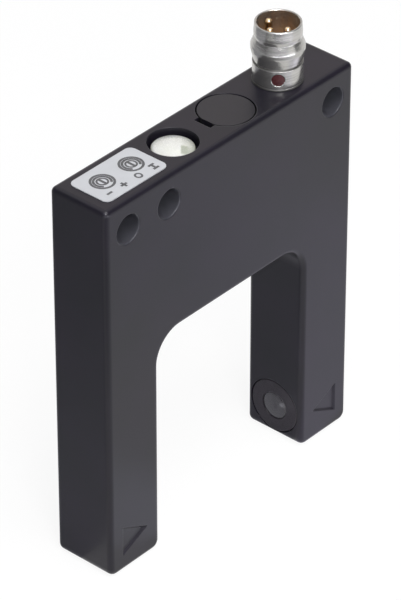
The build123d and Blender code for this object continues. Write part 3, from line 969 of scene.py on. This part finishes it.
class FORKSENSOR_OT_adjusters(bpy.types.Operator):
    """Finish the adjuster cap and the two trimmers under it"""

    bl_idname = "forksensor.adjusters"
    bl_label = "Adjusters"

    def execute(self, context):
        looks = context.scene.fork_sensor_adjusters
        dress(cap_finish(looks), "adjuster_cap")
        body = moulded_finish(
            "Trimmer plastic",
            looks.body,
            tone=0.92,
            roughness=0.45,
            grain=0.15 * MM,
            cloud=1.0 * MM,
        )
        for kind in ("sensitivity", "mode"):
            dress(body, f"{kind}_trimmer_body")
            middle = middle_of(f"{kind}_trimmer_rotor")
            rotor = turned_finish(
                f"Rotor metal {kind}",
                looks.rotor,
                roughness=0.3,
                pitch=0.06 * MM,
                x=middle.x,
                y=middle.y,
            )
            dress(rotor, f"{kind}_trimmer_rotor")
        return {"FINISHED"}


class FORKSENSOR_OT_optics(bpy.types.Operator):
    """Finish the light windows in the fork and the diodes behind them"""

    bl_idname = "forksensor.optics"
    bl_label = "Optics"

    def execute(self, context):
        looks = context.scene.fork_sensor_optics
        bezel = moulded_finish(
            "Bezel plastic",
            looks.bezel,
            tone=1.3,
            roughness=0.3,
            grain=0.08 * MM,
            cloud=1.2 * MM,
            rounding=0.2 * MM,
            Specular_IOR_Level=0.41,
        )
        lens = moulded_finish(
            "Lens plastic",
            looks.lens,
            tone=0.94,
            roughness=0.16,
            grain=0.4 * MM,
            cloud=2.0 * MM,
            rounding=0.9 * MM,
            Coat_Weight=0.8,
            Coat_Roughness=0.05,
        )
        resin = moulded_finish(
            "Diode resin",
            looks.resin,
            tone=0.8,
            roughness=0.12,
            grain=0.3 * MM,
            cloud=1.0 * MM,
            Transmission_Weight=0.3,
        )
        holder = moulded_finish(
            "Holder plastic",
            looks.holder,
            tone=1.3,
            roughness=0.48,
            grain=0.1 * MM,
            cloud=1.5 * MM,
        )
        for end in ("emitter", "receiver"):
            dress(bezel, f"{end}_bezel")
            dress(lens, f"{end}_lens")
            dress(resin, f"{end}_diode")
            dress(holder, f"{end}_diode_holder")
        return {"FINISHED"}


def laminate_finish(looks):
    """Coated circuit board with raised tracks."""
    material, tree, surface, place = start_material(
        "Board laminate", Coat_Weight=0.6, Coat_Roughness=0.2
    )
    skin = place_group(tree, "Grain", place, Size=0.15 * MM, Cloud_size=2.0 * MM)
    tracks_per_metre = 420.0
    tracks = node(
        tree,
        "ShaderNodeTexBrick",
        Vector=place,
        Scale=tracks_per_metre,
        Mortar_Size=0.06,
    )
    raised = tracks.outputs["Fac"]
    second = toned(looks.laminate, 0.85)
    resist = blend_colours(tree, skin["Cloud"], looks.laminate, second)
    feed_by_name(
        tree,
        surface,
        Base_Color=blend_colours(tree, raised, resist, looks.copper),
        Roughness=uneven(tree, skin["Height"], 0.35, 0.5),
    )
    bump(tree, surface, raised, 0.02 * MM)
    return material


class FORKSENSOR_OT_inside(bpy.types.Operator):
    """Finish the boards, chips, capacitors, screws and seals inside"""

    bl_idname = "forksensor.inside"
    bl_label = "Boards and seals"

    def execute(self, context):
        looks = context.scene.fork_sensor_inside
        board = laminate_finish(looks)
        dress(board, "main_board", "control_board", "connector_board")
        chip = moulded_finish(
            "Chip resin",
            looks.chip,
            tone=1.4,
            roughness=0.55,
            grain=0.05 * MM,
            cloud=1.0 * MM,
        )
        dress(chip, "controller_chip", "driver_chip")
        ceramic = moulded_finish(
            "Capacitor ceramic",
            looks.ceramic,
            tone=0.8,
            roughness=0.4,
            grain=0.05 * MM,
            cloud=0.4 * MM,
        )
        dress(ceramic, "ceramic_capacitors")
        zinc = turned_finish("Zinc plate", looks.zinc, roughness=0.32, pitch=0.08 * MM)
        dress(zinc, "board_screws")
        rubber = moulded_finish(
            "Seal rubber",
            looks.rubber,
            tone=1.5,
            roughness=0.55,
            grain=0.06 * MM,
            cloud=0.8 * MM,
            Specular_IOR_Level=0.4,
        )
        dress(rubber, "cap_o_ring", "connector_o_ring")
        dress(rubber, "emitter_bezel_seal", "receiver_bezel_seal")
        return {"FINISHED"}


def soft_lamp(name, place, target, width, height, power):
    """A flat lamp that shines at a point."""
    light = bpy.data.lights.new(name, "AREA")
    light.shape = "RECTANGLE"
    light.size = width
    light.size_y = height
    light.energy = power
    lamp = bpy.data.objects.new(name, light)
    bpy.context.scene.collection.objects.link(lamp)
    lamp.location = place
    way = Vector(target) - Vector(place)
    lamp.rotation_euler = way.to_track_quat("-Z", "Y").to_euler()


def white_rays(tree):
    """1 for what the camera, the gloss and clear pieces see of the background."""
    rays = tree.nodes.new("ShaderNodeLightPath").outputs
    direct = maths(tree, "MAXIMUM", rays["Is Camera Ray"], rays["Is Glossy Ray"])
    return maths(tree, "MAXIMUM", direct, rays["Is Transmission Ray"])


def mix_shaders(tree, share, first, second):
    """Mixes the outputs of two shader nodes."""
    made = node(tree, "ShaderNodeMixShader", Fac=share)
    feed(tree, made.inputs[1], first.outputs[0])
    feed(tree, made.inputs[2], second.outputs[0])
    return made.outputs[0]


def paper_floor(looks):
    """A wide sheet of pale paper that stays white and keeps a soft shadow."""
    material = bpy.data.materials.new("Paper")
    tree = start_nodes(material)
    full_white = 1.06
    white_share = 0.85  # the rest shows the shadow
    matt = node(tree, "ShaderNodeBsdfDiffuse", Color=looks.paper)
    white = node(tree, "ShaderNodeEmission", Strength=full_white)
    share = maths(tree, "MULTIPLY", white_rays(tree), white_share)
    paper = mix_shaders(tree, share, matt, white)
    node(tree, "ShaderNodeOutputMaterial", Surface=paper)
    bm = bmesh.new()
    just_below = Matrix.Translation((0, 0, -0.02 * MM))
    bmesh.ops.create_circle(
        bm, cap_ends=True, segments=64, radius=2.5, matrix=just_below
    )
    floor = object_of("paper_floor", bm, material)


def reflected_card(name, bm, level, tint=COOL_WHITE):
    """A card out of the picture that shows only in the gloss of the sensor."""
    material = bpy.data.materials.new(name)
    tree = start_nodes(material)
    glow = node(tree, "ShaderNodeEmission", Color=tint, Strength=level)
    node(tree, "ShaderNodeOutputMaterial", Surface=glow.outputs[0])
    card = object_of(name, bm, material)
    card.visible_camera = False
    card.visible_diffuse = False
    card.visible_transmission = False
    card.visible_shadow = False
    return tree, glow.inputs["Strength"]


def fade_round(tree, strength, first, last, middle, reach):
    """Fades a card by its bearing from the sensor, over a reach each side of the middle."""
    place = tree.nodes.new("ShaderNodeTexCoord").outputs["Object"]
    turn = (0.0, 0.0, -middle)
    turned = node(tree, "ShaderNodeMapping", Vector=place, Rotation=turn)
    x, y, _ = axes_of(tree, turned.outputs[0])
    bearing = maths(tree, "ARCTAN2", y, x)
    feed(tree, strength, ramp(tree, bearing, -reach, reach, first, last))


def floor_card(name, level, start, sweep, near, far, last=None, **tint):
    """A card on the floor, part of a ring in degrees, plain or fading to a last level."""
    bm = bmesh.new()
    centre = Vector((0, 0, CARD_LIFT))
    ring_band(bm, centre, near, far, CARD_STEPS, start, sweep)
    tree, strength = reflected_card(name, bm, level, **tint)
    if last is not None:
        middle = math.radians(start + sweep / 2)
        fade_round(tree, strength, level, last, middle, math.radians(sweep / 2))


def hung_card(name, level, way, distance, width, height, last=None, **tint):
    """A card that hangs in the air and faces the sensor, plain or fading sideways."""
    way = Vector(way)
    bm = bmesh.new()
    bar(bm, Vector(), width, height)
    turn = way.to_track_quat("-Z", "Y").to_matrix().to_4x4()
    bm.transform(Matrix.Translation(way.normalized() * distance) @ turn)
    tree, strength = reflected_card(name, bm, level, **tint)
    if last is not None:
        middle = math.atan2(way.y, way.x)
        fade_round(tree, strength, level, last, middle, math.atan(0.5 * width / distance))


def room_light(looks):
    """A plain white room that lights the sensor evenly."""
    world = bpy.data.worlds.new("Room")
    bpy.context.scene.world = world
    tree = start_nodes(world)
    seen = node(tree, "ShaderNodeBackground", Color=(1.0, 1.0, 1.0), Strength=1.0)
    fill = node(
        tree, "ShaderNodeBackground", Color=looks.room, Strength=looks.room_level
    )
    room = mix_shaders(tree, white_rays(tree), fill, seen)
    node(tree, "ShaderNodeOutputWorld", Surface=room)


def photo_camera(looks):
    data = bpy.data.cameras.new("camera")
    data.lens = looks.focal_length
    data.clip_start = 0.01
    data.clip_end = 10.0
    camera = bpy.data.objects.new("camera", data)
    bpy.context.scene.collection.objects.link(camera)
    camera.location = looks.camera_place
    camera.rotation_euler = looks.camera_turn
    bpy.context.scene.camera = camera


def lens_glint():
    """A small bright disc in the fork's gap, for the glint on the right lens."""
    bm = bmesh.new()
    centre = Vector((8.0, 2.3, 0.6)) * MM
    ring_band(bm, centre, 0.01 * MM, 1.1 * MM, steps=24)
    reflected_card("glint", bm, 1.6)


def reflected_cards(looks):
    """What the gloss reflects: bearings in degrees, ways as directions, the rest in metres."""
    floor_card("card_behind", looks.card, start=92, sweep=86, near=0.07, far=0.4)
    floor_card("card_middle", 0.52, start=92, sweep=86, near=0.052, far=0.07)
    floor_card("card_near", 0.62, start=92, sweep=86, near=0.03, far=0.052)
    floor_card("card_plain", 0.87, start=292, sweep=26, near=0.05, far=0.095)
    floor_card("card_foot", 1.35, start=205, sweep=50, near=0.008, far=0.028)
    floor_card("card_gap", looks.gap_card, start=-12, sweep=190, near=0.0001, far=0.03)
    lens_glint()
    floor_card("card_front", 0.14, start=197, sweep=25, near=0.078, far=0.26)
    floor_card("card_side", 0.14, start=222, sweep=70, near=0.078, far=0.26, last=1.0)
    violet = (0.98, 0.96, 1.1)
    floor_card("card_right", 1.25, start=318, sweep=28, near=0.014, far=0.08, tint=violet)
    right = (0.66, -0.52, 0.50)
    hung_card("flag_right", looks.flag, right, distance=0.5, width=0.5, height=0.5)
    left = (-0.72, 0.60, 0.34)
    hung_card("flag_left", looks.flag, left, distance=0.5, width=0.66, height=0.6)
    low = (-0.90, 0.42, 0.12)
    hung_card("card_horizon", looks.card, low, distance=0.35, width=0.6, height=0.12)
    near = (-0.77, -0.64, 0.34)
    hung_card("card_low", 0.25, near, distance=0.5, width=0.93, height=0.32, last=0.8)
    floor_card("glare_left", 5.0, start=200, sweep=47, near=0.262, far=0.8)
    floor_card("glare_right", 6.5, start=247, sweep=43, near=0.262, far=2.0)
    high = (-0.40, -0.66, 0.95)
    hung_card("softbox", looks.softbox, high, distance=0.8, width=1.0, height=0.6)
    front = (0.05, -1.0, 0.80)
    hung_card("flag_front", looks.flag, front, distance=0.45, width=0.24, height=0.2)
    back = (0.615, 0.54, 0.60)
    warm = (1.03, 0.96, 0.93)
    hung_card(
        "screen_back", looks.screen, back, distance=0.7, width=0.5, height=0.5, tint=warm
    )


class FORKSENSOR_OT_studio(bpy.types.Operator):
    """Set up the pale floor, the soft lamps, the room and the camera"""

    bl_idname = "forksensor.studio"
    bl_label = "Studio"

    def execute(self, context):
        looks = context.scene.fork_sensor_studio
        context.scene.view_settings.view_transform = "Standard"
        paper_floor(looks)
        room_light(looks)
        reflected_cards(looks)
        soft_lamp(
            "key_lamp",
            place=(-0.30, -0.42, 0.46),
            target=(0, 0, 0.04),
            width=0.16,
            height=0.16,
            power=looks.key_power,
        )
        soft_lamp(
            "top_lamp",
            place=(-0.05, -0.2, 0.62),
            target=(0, -0.02, 0),
            width=0.3,
            height=0.3,
            power=looks.top_power,
        )
        soft_lamp(
            "rear_lamp",
            place=(0.55, 0.50, 0.55),
            target=(0, 0, 0.05),
            width=0.6,
            height=0.5,
            power=looks.rear_power,
        )
        photo_camera(looks)
        return {"FINISHED"}


class FORKSENSOR_PT_panel(bpy.types.Panel):
    """Lists the steps that dress the sensor"""

    bl_idname = "FORKSENSOR_PT_panel"
    bl_label = "Fork Sensor"
    bl_space_type = "VIEW_3D"
    bl_region_type = "UI"
    bl_category = "Fork Sensor"

    def draw(self, context):
        for step in STEPS:
            self.layout.operator(step.bl_idname)


LOOKS = {
    "fork_sensor_housing": HousingLooks,
    "fork_sensor_label": LabelLooks,
    "fork_sensor_connector": ConnectorLooks,
    "fork_sensor_indicator": IndicatorLooks,
    "fork_sensor_adjusters": AdjusterLooks,
    "fork_sensor_optics": OpticsLooks,
    "fork_sensor_inside": InsideLooks,
    "fork_sensor_studio": StudioLooks,
}

STEPS = (
    FORKSENSOR_OT_housing,
    FORKSENSOR_OT_label,
    FORKSENSOR_OT_connector,
    FORKSENSOR_OT_indicator,
    FORKSENSOR_OT_adjusters,
    FORKSENSOR_OT_optics,
    FORKSENSOR_OT_inside,
    FORKSENSOR_OT_studio,
)


def register():
    for made in (*LOOKS.values(), *STEPS, FORKSENSOR_PT_panel):
        bpy.utils.register_class(made)
    for name, made in LOOKS.items():
        setattr(bpy.types.Scene, name, PointerProperty(type=made))


def unregister():
    for name in LOOKS:
        delattr(bpy.types.Scene, name)
    for made in reversed((*LOOKS.values(), *STEPS, FORKSENSOR_PT_panel)):
        bpy.utils.unregister_class(made)


def main():
    register()
    bpy.ops.forksensor.housing()
    bpy.ops.forksensor.label()
    bpy.ops.forksensor.connector()
    bpy.ops.forksensor.indicator()
    bpy.ops.forksensor.adjusters()
    bpy.ops.forksensor.optics()
    bpy.ops.forksensor.inside()
    bpy.ops.forksensor.studio()


if __name__ == "__main__":
    main()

- _REQUIRED TASK_
Print only the lines from the top of the data above down to the line holding "the adjuster cap", inclusive.

- _ANSWER TO THE PROBLEM_
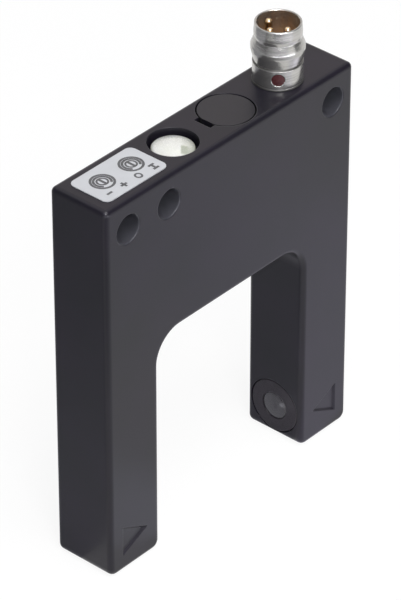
The build123d and Blender code for this object continues. Write part 3, from line 969 of scene.py on. This part finishes it.
class FORKSENSOR_OT_adjusters(bpy.types.Operator):
    """Finish the adjuster cap and the two trimmers under it"""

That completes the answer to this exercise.